What division do corner guard installation fall under? speaking with another painter who does commercial he includes them in his price when specced.
Anyone else?


----------



## Paradigmzz (May 5, 2010)

Division 10- specialties.

Thats wierd. 

Whatever works. Does he pick up all wall gaurds? We moved up to commercial drywall and painting. We bid almost all division 9 and with that comes installation of division 8 and division 10. So sometimes we supply division 8 and 10 and sometimes we dont.

Does he install crash rails too? 

Or is he "supplying" simple plastic adhesive corner guards for "added protection"? 

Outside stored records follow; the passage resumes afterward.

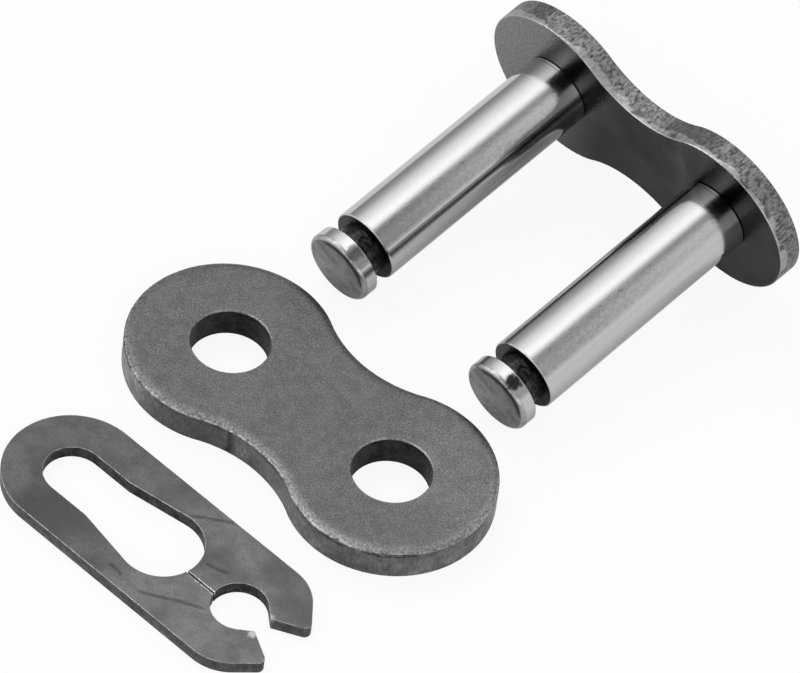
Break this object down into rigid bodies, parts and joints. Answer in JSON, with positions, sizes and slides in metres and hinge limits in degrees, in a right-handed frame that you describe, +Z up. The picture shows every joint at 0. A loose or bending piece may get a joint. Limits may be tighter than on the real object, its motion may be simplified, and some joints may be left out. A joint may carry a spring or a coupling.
{
  "type": "roller chain connecting link",
  "caption": "Chain connecting link laid out as loose pieces: a side plate with fixed grooved pins, a cover plate with pin holes and a flat spring clip.",
  "frame": {"origin": "centre of the whole layout on the table top", "axes": "+X along the pitch from the left pin to the right pin, +Y from the spring clip past the cover plate to the pin link, +Z up from the table"},
  "size_m": [0.0248, 0.045, 0.0104],
  "materials": {
    "pin_plate_steel": "smooth satin grey flat faces, sheared edge wall",
    "pin_steel": "ground bright steel",
    "cover_plate_steel": "fine shot-blasted matte grey",
    "clip_steel": "heat treated and oiled dark grey sheet"
  },
  "bodies": {
    "root": {"pin_link_plate": "pin_plate_steel", "left_pin": "pin_steel", "right_pin": "pin_steel", "cover_plate": "cover_plate_steel", "spring_clip": "clip_steel"}
  },
  "joints": []
}
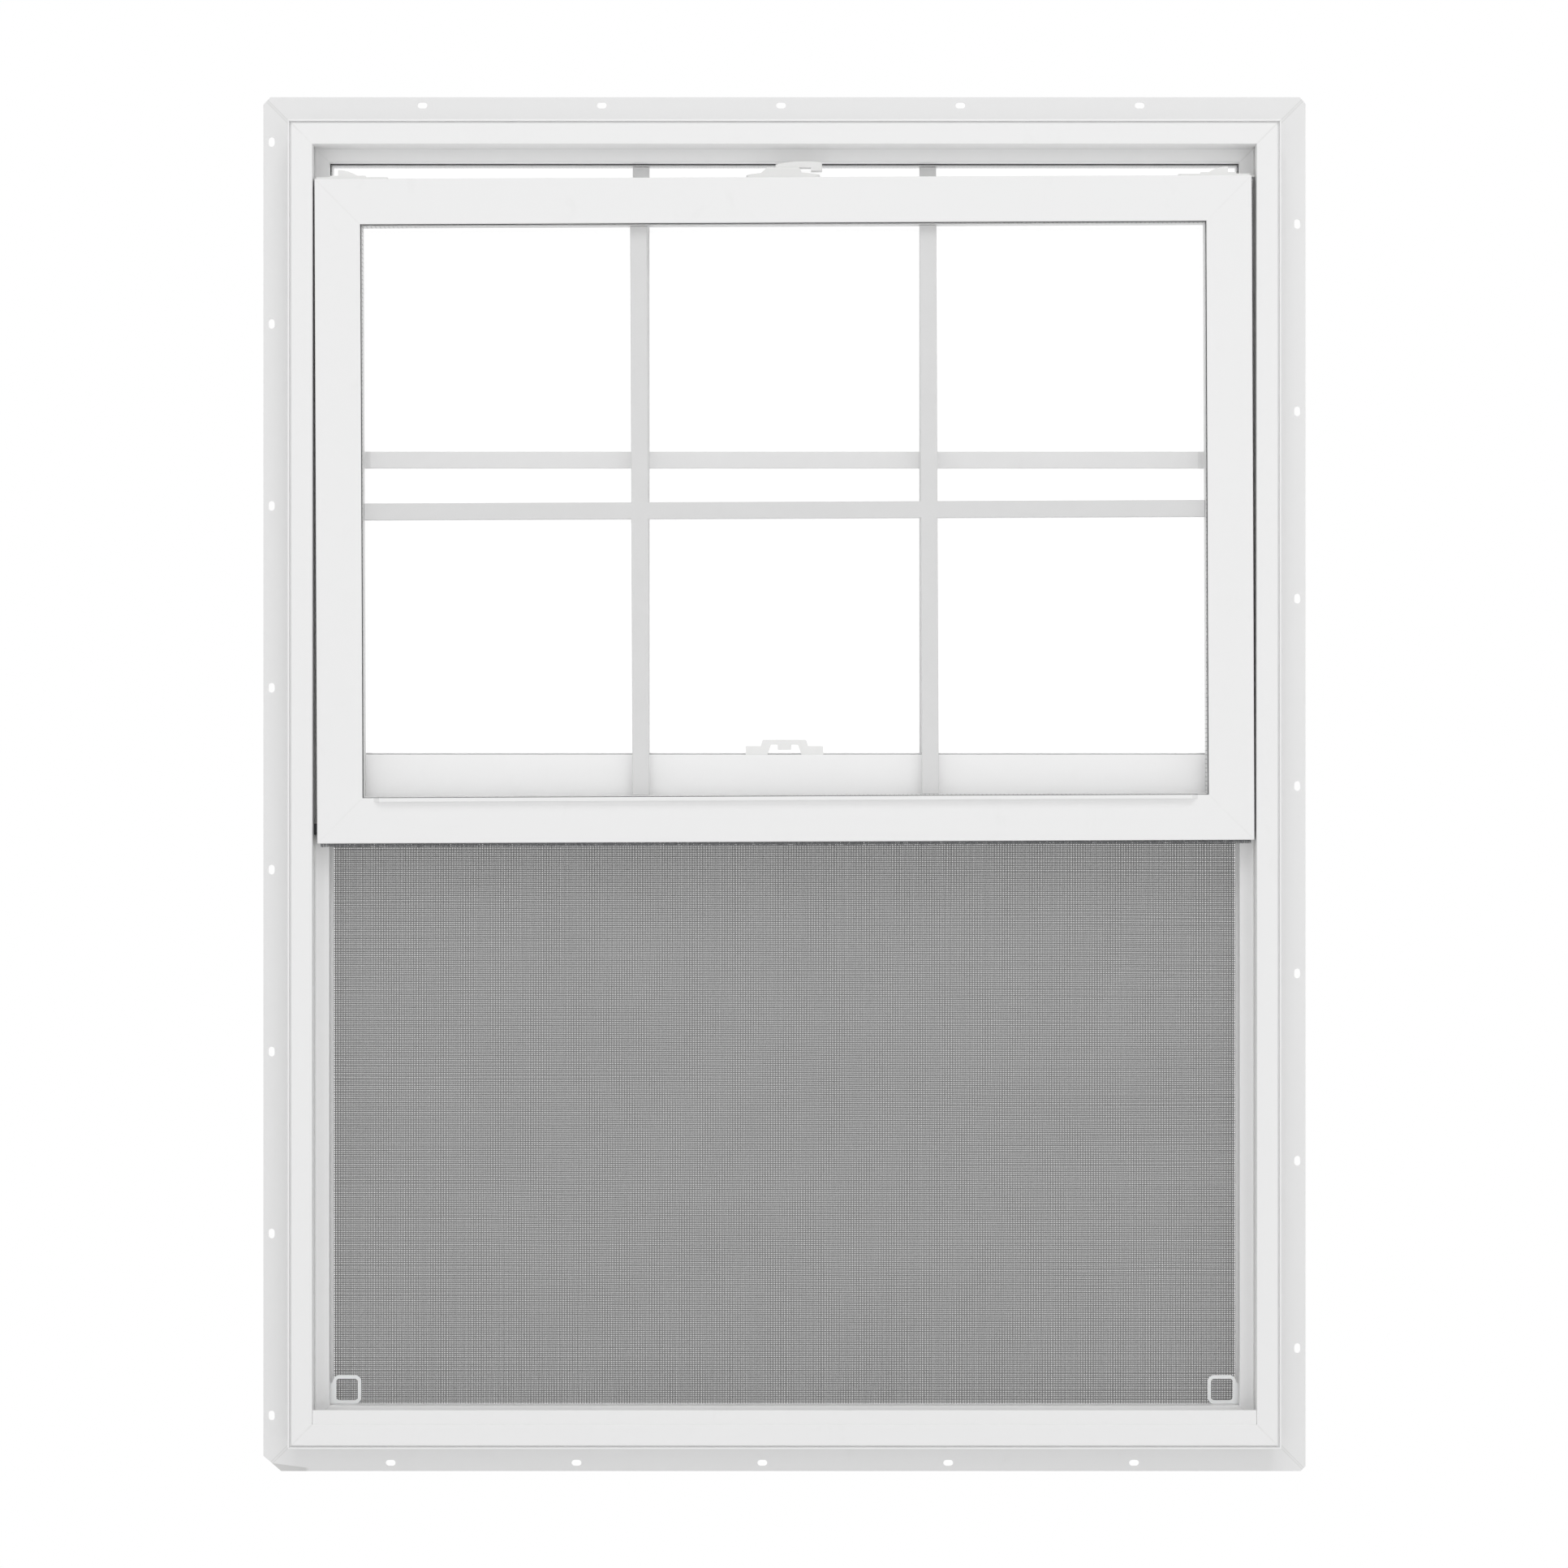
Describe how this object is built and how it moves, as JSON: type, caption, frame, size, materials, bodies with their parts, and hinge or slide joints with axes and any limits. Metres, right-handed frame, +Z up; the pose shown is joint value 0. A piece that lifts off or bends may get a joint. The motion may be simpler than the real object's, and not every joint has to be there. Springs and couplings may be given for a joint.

To me, picking up true speced corner guards you might as well pick up other items. But it would never get combined for the sake of being the painters scope.


----------



## Roamer (Jul 5, 2010)

We've installed corner guards of various types. We rarely choose which ones. They are usually in the spec. However, if the client needed a recommendation we'd recommend Korogard.

http://www.koroseal.com/korogard/


----------



## pvtgloss (May 25, 2015)

For us at hospitals the GC gives them to use and we paint the inside of them as they are clear and won't get scratched. And GC installs them. Been doing them like that since 05'.


----------